One of the advantages of being a media person at the Olympics is that you can wrangle yourself an invitation to the opening ceremony of the International Olympic Committee’s sessions.
The IOC holds meetings every couple years, and there’s always a big foofaraw at the start of one of their sessions, the 120th of which was held here the other day.
When the Sydney Games were held, the opening ceremony for the session was held, naturally, at the Sydney Opera House. There was local opera and aboriginal music, and it was terrific. In Moscow, when the IOC met to award the 2008 Games to Beijing instead of Toronto or Paris or Fresno (okay, it was Istanbul and Osaka), the celebration was at the Bolshoi, which is where colleague Dave Perkins and I rubbed shoulders with the guy he calls “Rootin’ Tootin’ Vladimir Putin.”

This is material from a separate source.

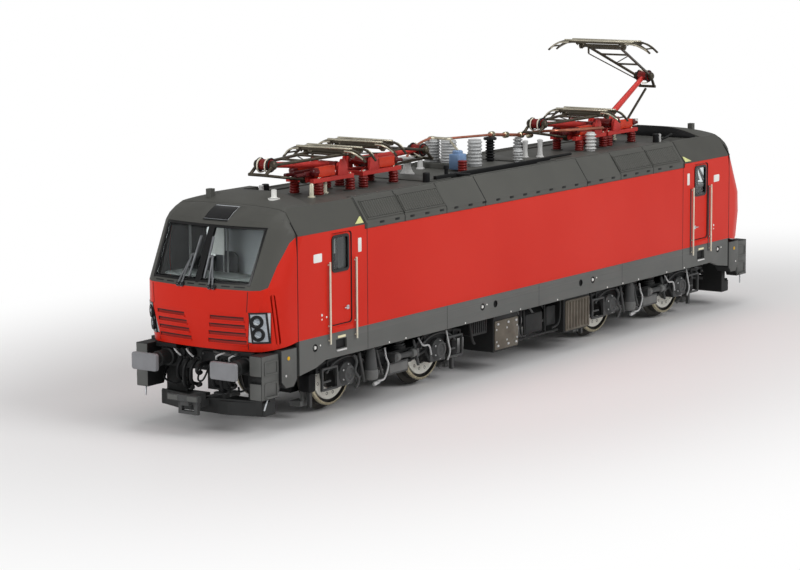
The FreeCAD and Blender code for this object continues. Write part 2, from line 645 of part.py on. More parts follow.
front_coupler = coupler("draw")
keep("front_coupler", front_coupler)
keep("rear_coupler", mirror("rear_coupler_copy", front_coupler, AXIS_X))


# ---------------------------------------------------------------- cab inside, rails, wipers
def cab_inside():
    """Back wall, desk and two seats on one moulding."""
    side, foot = "half_width - wall - 0.1", up("floor_level + floor_plate")
    wall_back = prism("cab_wall", "YZ_Plane", [(f"-({side})", foot), (side, foot), (side, up("38.0")),
                                               ("13.1", up("42.4")), ("-13.1", up("42.4")),
                                               (f"-({side})", up("38.0"))], "70.2", "71.2")
    base = box("cab_floor", ("71.2", f"-({side})", "floor_level + floor_plate"), ("91.5", side, "19.0"))
    desk = prism("cab_desk", "XZ_Plane", [("88.5", up("19.0")), ("91.5", up("19.0")), ("96.0", up("25.0")),
                                          ("96.6", up("28.2")), ("89.5", up("27.0"))], "-13.0", "13.0")
    seats = []
    for index, y in enumerate((-7.0, 7.0)):
        seats.append(box(f"seat_{index}", ("80.5", f"{y - 2.2}", "19.0"), ("85.0", f"{y + 2.2}", "24.0")))
        seats.append(box(f"seat_back_{index}", ("79.5", f"{y - 2.2}", "19.0"),
                         ("81.0", f"{y + 2.2}", "32.0")))
    return fuse("cab_moulding", [wall_back, base, desk] + seats)


front_inside = cab_inside()
keep("front_cab_interior", front_inside)
keep("rear_cab_interior", mirror("rear_inside_copy", front_inside, AXIS_X))

RAIL_STAND = 0.55
RAIL_RADIUS = 0.2
RAIL_FOOT_RADIUS = 0.16
bars = []
for x in (81.9, 72.6):
    for sign in (-1, 1):
        y_rail = sign * (S["half_width"] + RAIL_STAND)
        bar = stick((x, y_rail, 15.2), (x, y_rail, 32.4), RAIL_RADIUS)
        feet = [stick((x, y_rail, z), (x, sign * S["half_width"], z), RAIL_FOOT_RADIUS)
                for z in (16.0, 19.0, 31.8)]
        bars.append(bar.fuse(feet))
keep_shape("door_handrails", Part.Compound(bars + [across(bar) for bar in bars]))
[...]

So it was with great anticipation that a couple dozen journalists rolled up to the stunning National Grand Theatre the other night in IOC buses (they had blocked half of downtown Beijing for us to go from the official IOC hotel to the concert venue, which always kind of troubles me. It’s nice to get special treatment, but I hate inconveniencing the locals just so I can get to a concert on time, and I also have to think they’re looking at some idiot from Toronto getting off a bus and thinking to themselves, who the hell is that guy and why does he get a police escort?. Anyway, the centre is a stunner; a glass and steel structure designed in the shape of an egg just a few yards down the road from Tiananmen Square. It’s gorgeous to behold, and it’s surrounded by a shimmering, man-made lake.
We entered from below, so when we stood in the reception area sipping our Tsing Tao and wine we could look up at the glass roof above us and see the “lake” waters shimmering.
A band in the upper balcony, hard by the media types, played the Chinese anthem, which is stirring but surprisingly short, and the Olympic anthem.
After the requisite “peace and harmony and sportsmanship” speeches from Chinese president Hu Jintao and IOC chief Jacques Rogge, the Chinese national orchestra appeared on a stage that rolled towards the audience on a hidden mechanism and clicked into place.
The music was lovely. But they had a fellow from southern California singing The Barber of Seville, and at the end they played “All Toast” from La Traviata. Only a couple numbers had any sort of Chinese sound to them.
The Beijing duck afterwards was great, and the post-concert reception showed off the stunning wood and glass roof in the centre. But it seemed like many folks were disappointed there wasn’t more of an Asian theme to the evening. We can hear La Traviata anywhere. But most of us who came from halfway around the world were dying for some Beijing opera or at least a couple acrobats.
WHAT IF …
With the ceremony taking place in Beijing, someone who wrote about the 2008 Summer Olympic vote (Beijing, you may recall, defeated Toronto, Paris and Fresno, or was Toronto, Paris, Istanbul and Osaka; the memory fades) wondered what would’ve happened if Canada had somehow defeated the Chinese back at the IOC vote in Moscow in 2001.
“Everybody does it their own way,” said Bob Elphinston, who helped organize the Sydney Games and served on the evaluation commission that gave the white glove treatment to the 2008 bid cities prior to the IOC vote. “Nobody could hope to prepare anything the way the Chinese have. The scale is immense and the buildings are spectacular. The way they’ve dressed up the city, it’s fantastic.
“Canada is a great sports country and Toronto would’ve been terrific. You would’ve redeveloped your waterfront. But Beijing is different.”
Elphiston said some folks will compare Vancouver to Beijing, but the big pressure will be on London to try to live up to China’s Games when it hosts the 2012 Summer Olympics.
“This,” he said, “is going to be a tough act to follow.”
When it’s hot in Beijing, and it has been, it’s not uncommon to see men roll up their t-shirts over the top of their pot bellies. One guy the other day rolled his up to his breasts and rolled his sleeves over so it looked like he was wearing a white, cotton bra. That’s one fashion trend we hope doesn’t make its way to North America.
FEELING THE HEAT
Chinese artistic gymnast Cheng Fei was talking the other day about the expectations placed on her and other athletes from China. “So many people expect us to get gold medals, and it’s really a great pressure for us. Sometimes I feel it’s hard to breathe or even cry under the pressure.”
ICE ICE BABY
We think he was kidding, but someone on Monday asked Canadian archer Jay Lyon how his training was going. “It took me a while to adjust,” he said. “I'm from Canada; it’s practically still winter there. People are still ice skating.”
Nice job perpetuating the stereotypes there, buddy.
Canadian sailor Zac Plavsic was asked about his favourite things in life. “I love RS:X sailing,” he said, “but playing guitar is more important to me.” Guess we shouldn’t be penciling him in for a medal?